Shell explosion on the battery at Nanteuil-le-Haudoin on September 9, 1914. Photograph by Louis Danton (1889-1960). © Paris, musée de l’Armée, Dist. RMN-GP / Émilie Cambier


A poor abandoned horse photographed by Émile Camille Albert Le Play, between November and December 1916. © Paris, musée de l’Armée, Dist. RMN-GP / Pascal Segrette

The Horse


The horse has always been considered to be the warrior animal by excellence. For centuries, military tactics required the use of horses in warfare while, for a very long time, cavalry conclusively determined the outcome of battle. Despite the advent of mechanization — horsepower was a unit of measurement initially defined to compare the output of steam engine with the power of draft horses — in the twentieth century, the horse was present on the battlefield up to the Second World War during which the largest number of horses were employed.

The charge

The horse offers the possibility to charge the enemy in order to break through its lines.  During the Antiquity, harnessed horses pulling box-chariots were used for mass charges. Although chariot warfare proved quite efficient; its limited manoeuvring and stability restricted the army’s ability in its pursuit of the enemy. Thus, formal cavalry tactics gradually replaced chariot warfare.

A mount fit for a Hero

In Ancient Rome, cavalry was considered as military aristocracy, a caste with political power. Medieval society was traditionally divided into three “estates”, a tripartite social order directly inherited from the Romans. The “Second Estate” was composed of the nobility, dedicated to the art of war; the primary role of the knights was to fight battles for his lord. Knights practised their horsemanship skills and prowess with the use of the weapon of joust and combat skills in mock battles.
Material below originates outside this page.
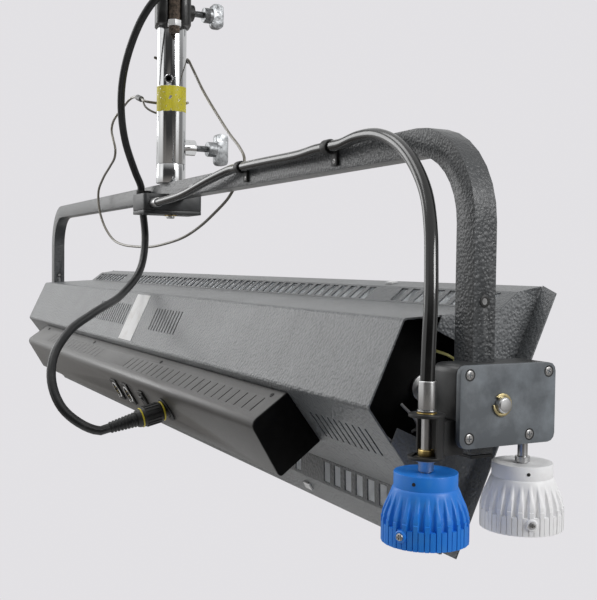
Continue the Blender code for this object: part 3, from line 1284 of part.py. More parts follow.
def power_switch(head):
    """The mains switch: a bezel through the box's face, and its rocker."""
    wide, high = SWITCH_SIZE
    place = back_face() @ at(SWITCH_X, 0, GAP)
    bezel = flat("power_switch", [rounded(rectangle(-wide / 2, wide / 2, -high / 2, high / 2), 0.002)],
                 SWITCH_PROUD, "black_plastic", place, head)
    deep = 0.016
    body = block("body", (wide - 2 * SWITCH_BEZEL - 2 * GAP, high - 2 * SWITCH_BEZEL - 2 * GAP, deep),
                 "black_plastic", place @ at(0, 0, SWITCH_PROUD / 2 - deep / 2), head)
    across, tall = ROCKER_SIZE
    room = block("room", (across + 2 * GAP, tall + 2 * GAP, 0.018), "black_plastic", place @ at(0, 0, 0.001),
                 head)
    join(bezel, body)
    cut(bezel, room)
    axis = pivot("switch_axis", (0, 0, 0))
    axis.parent = head
    axis.rotation_euler = (0, 0, 0)
    axis.matrix_basis = place
    half = tall / 2 - 0.0012
    outline = [(-half, -ROCKER_THICK), (half, -ROCKER_THICK), (half, 0.0012), (0, 0), (-half, 0.0012)]
    tilted = Matrix.Rotation(ROCKER_TILT, 4, "X")
    flat("switch_rocker", [outline], across, "black_plastic",
         tilted @ at(-across / 2, 0, SWITCH_PROUD) @ ALONG_X, axis)


def power_inlet(head):
    """The round power inlet, and the plug that sits in it."""
    place = back_face() @ at(INLET_X, 0, GAP)
    deep = -0.012
    turned("power_inlet", [(INLET_R - 0.0005, FLANGE_THICK), (INLET_R, FLANGE_THICK - 0.0005), (INLET_R, 0),
                           (SOCKET_R, 0), (SOCKET_R, -SOCKET_LENGTH), (INLET_PIN_R, -SOCKET_LENGTH),
                           (INLET_PIN_R, deep), (SOCKET_R - 0.0012, deep), (SOCKET_R - 0.0012, FLANGE_THICK)],
           "black_plastic", place, head)


def inlet_plug(head):
    """The locking plug in the inlet: nose, coupling ring, body and gland."""
    place = back_face() @ at(INLET_X, 0, 0)
    droop = TILT_DOWN + PLUG_DROOP
    way = Vector((0, -math.cos(droop), -math.sin(droop)))
    side = Vector((1, 0, 0))
    where = frame(place.translation, side, -way.cross(side), -way)
    length = PLUG_LENGTH
    turned("inlet_plug", [(0, 0.003), (PLUG_NOSE_R, 0.003), (PLUG_NOSE_R, -0.007), (PLUG_BODY_R, -0.007),
                          (PLUG_BODY_R, -0.026), (PLUG_BODY_R - 0.002, -0.028), (PLUG_BODY_R - 0.002, -0.048),
                          (PLUG_GLAND_R, -0.052), (PLUG_GLAND_R - 0.001, -length), (0, -length)],
           "black_plastic", where, head, steps=18)
    world = head.matrix_world
    end = world @ (place.translation + way * length)
    return end, (world.to_3x3() @ way).normalized()


# Assembly

hanger_casting()
clamp_bolt()
pole_sleeve()
tee_knob("upper_tee_knob", UPPER_KNOB_Z, SLEEVE_R + GAP, UPPER_BOSS_OUT, UPPER_STEM_SHOWS, UPPER_COLLAR,
         UPPER_WING)
tee_knob("lower_tee_knob", SLEEVE_END + LOWER_KNOB_UP, SPIGOT_R + GAP, LOWER_BOSS_OUT, LOWER_STEM_SHOWS,
         LOWER_COLLAR, LOWER_WING)
pan_spindle()
worm_wheel("pan_wheel", at(0, 0, PAN_WORM_Z))
spindle_clip("pan_circlip", at(0, 0, PAN_BOTTOM - GAP - CLIP_THICK))

yoke_tube()
leg_plug("leg_plug_right", LEG_X, TILT_Z - RIGHT_LEG_BELOW)
leg_plug("leg_plug_left", -LEG_X, TILT_Z - LEFT_LEG_BELOW)
pan_case()
pan_cover()
pan_worm()
tilt_case()
tilt_cover()

TILT_INPUT_AXIS = pivot("tilt_input_axis", (TILT_WORM_X, WORM_CENTRES, TILT_Z))
tilt_worm(TILT_INPUT_AXIS)
cup("tilt_cup", WHITE_TOP, "white_plastic", TILT_INPUT_AXIS, TILT_Z)

PAN_INPUT_AXIS = pivot("pan_input_axis", (*BLUE_AXIS, TILT_Z))
cup_bracket()
bush("bush_top", TOP_TAB, TOP_BUSH_RISE, TOP_BUSH_FLANGE)
bush("bush_bottom", BOTTOM_TAB, BOTTOM_BUSH_RISE, BOTTOM_BUSH_FLANGE)
pan_input_shaft(PAN_INPUT_AXIS, TILT_Z)
cup("pan_cup", BLUE_TOP, "blue_plastic", PAN_INPUT_AXIS, TILT_Z)

RING_TOP = TOP_TAB + TOP_BUSH_RISE + 2 * GAP + CLIP_THICK
FERRULE_TOP = RING_TOP + FERRULE_LENGTH
ferrule("bracket_ferrule", at(*BLUE_AXIS, FERRULE_TOP), INPUT_R + RUN)
ferrule("pan_ferrule", at(PAN_WIDTH / 2 + GAP + FERRULE_LENGTH, -WORM_CENTRES, PAN_WORM_Z) @ ALONG_X,
        INPUT_R + RUN)
flex_sheath(FERRULE_TOP - FERRULE_GRIP + GAP)
sheath_clip("sheath_clip_left", CLIP_PLACES[0])
sheath_clip("sheath_clip_right", CLIP_PLACES[1])
lead_clip()
safety_wire()

HEAD = pivot("head_axis", (0, 0, TILT_Z), -TILT_DOWN)
rear_cover(HEAD)
vent("upper_vent", 1, HEAD)
vent("lower_vent", -1, HEAD)
end_plate("end_plate_right", 1, HEAD)
end_plate("end_plate_left", -1, HEAD)
end_cap("end_cap_right", 1, HEAD)
end_cap("end_cap_left", -1, HEAD)
head_inside(HEAD)
head_pivots(HEAD)
driver_box(HEAD)
data_socket("data_in_socket", DATA_SOCKET_X[0], HEAD)
data_socket("data_out_socket", DATA_SOCKET_X[1], HEAD)
power_switch(HEAD)
power_inlet(HEAD)
PLUG_END, PLUG_WAY = inlet_plug(HEAD)
power_leads(PLUG_END, PLUG_WAY)
power_coil()
coil_tie()
bpy.context.view_layer.update()
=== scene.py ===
"""How the LED soft light looks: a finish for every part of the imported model, and its cords, cups and fittings.

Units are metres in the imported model's own frame: X runs along the light, +Z is up, and the hanger's top is
the origin.
"""

import json
import math

import bmesh
import bpy
from mathutils import Matrix, Vector


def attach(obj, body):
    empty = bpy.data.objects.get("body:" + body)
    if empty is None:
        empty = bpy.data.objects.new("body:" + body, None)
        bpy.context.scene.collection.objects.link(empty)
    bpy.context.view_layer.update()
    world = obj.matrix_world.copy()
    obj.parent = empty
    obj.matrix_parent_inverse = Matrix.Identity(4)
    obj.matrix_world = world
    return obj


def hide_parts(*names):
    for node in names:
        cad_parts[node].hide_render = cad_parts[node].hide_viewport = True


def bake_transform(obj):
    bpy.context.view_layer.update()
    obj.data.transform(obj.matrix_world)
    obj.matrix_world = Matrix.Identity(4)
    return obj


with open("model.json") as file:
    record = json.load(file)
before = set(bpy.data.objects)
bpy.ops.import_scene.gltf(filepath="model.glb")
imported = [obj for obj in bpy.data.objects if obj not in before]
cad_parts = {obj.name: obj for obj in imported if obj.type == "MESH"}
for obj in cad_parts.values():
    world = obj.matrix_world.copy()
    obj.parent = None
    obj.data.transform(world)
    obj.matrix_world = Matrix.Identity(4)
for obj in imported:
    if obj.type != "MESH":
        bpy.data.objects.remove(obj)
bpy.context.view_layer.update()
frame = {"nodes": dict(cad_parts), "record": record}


# Camera. It stands beyond the light's right end, a little below the bar's height, and looks back along the
# light from behind it.
camera_place = Vector((1.2568, -0.4439, -0.46))
camera_yaw = 0.4763
camera_pitch = 0.0366
camera_roll = 0.0125
ahead = Vector((-math.cos(camera_yaw) * math.cos(camera_pitch), math.sin(camera_yaw) * math.cos(camera_pitch),
                -math.sin(camera_pitch)))
level = Vector((math.sin(camera_yaw), math.cos(camera_yaw), 0.0))
aside = level * math.cos(camera_roll) + level.cross(ahead) * math.sin(camera_roll)


def in_scene(name, data):
    """A new object with its data, linked into the scene."""
    made = bpy.data.objects.new(name, data)
    bpy.context.scene.collection.objects.link(made)
    return made


camera_data = bpy.data.cameras.new("camera")
camera_data.sensor_width = 36.0
camera_data.lens = 56.09
camera = in_scene("camera", camera_data)
camera.matrix_world = Matrix((aside, aside.cross(ahead), -ahead)).transposed().to_4x4()
camera.location = camera_place
bpy.context.scene.camera = camera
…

During the Middle Ages, the light and fast horses used in the antiquity gave way to heavy and powerful horses capable of supporting the weight of a knight in full armour.  The art of chivalry meant to be a noble art but proved unfortunately useless with the appearance of the arquebus and the emergence of infantry. The Hundred Years War saw the rise of the professional armies that marked a turning point in warfare, the obsolescence of French Chivalry in front of a less flamboyant but organised English army. Light cavalry increased in importance as it could be used for reconnaissance and pursuit of the enemy.

All throughout the eighteenth and nineteenth centuries, the advent and development of artillery still undermined the supremacy of the cavalry. However, when cavalry was employed in a combined-arms tactic, it could stand up to any army and as such it remained a valuable military asset until the beginning of the twentieth century.

The Pack Horse

The horse is not only a fiery steed thrown into the battle.  Above all, he is one of the most essential and modest of the pack animals and, thanks to its pulling force, could transport the soldier’s food and baggage and move military equipment during a campaign.

Heavy Loads

A trotting horse can carry up to 700 kg, ten hours per day when a powerful man could never equal or even hope to reach this performance. The horse can therefore be considered an essential asset in military logistics. Although horses were used well before the French First Empire, it was Napoleon I who, in 1807, was the first to create a regiment specifically devoted to the transport of supplies, called Train des Equipages Militaires or baggage train.

Horse Artillery

Although the use of combat horse became obsolete with the progressive development of artillery, it paradoxically made the presence of pack horses even more indispensable on the battlefield since enormous guns and heavy projectiles could only be transported by horse artillery units. During the First World War, the advent of mechanization did not diminish the number of pack animals in the armies. They even became predominant since they were able advance through the muddy roads filled with shell holes.

Still in Service

This ability to progress under difficult conditions is still being used today. The so-called draft horses no longer draw wagons but there are still pack horses, especially in the Austrian and Swiss armies, used for mountain missions. These animals were also used in Afghanistan to transport equipment where rough terrain and lack of oxygen made it impossible to use all-terrain vehicles or helicopters.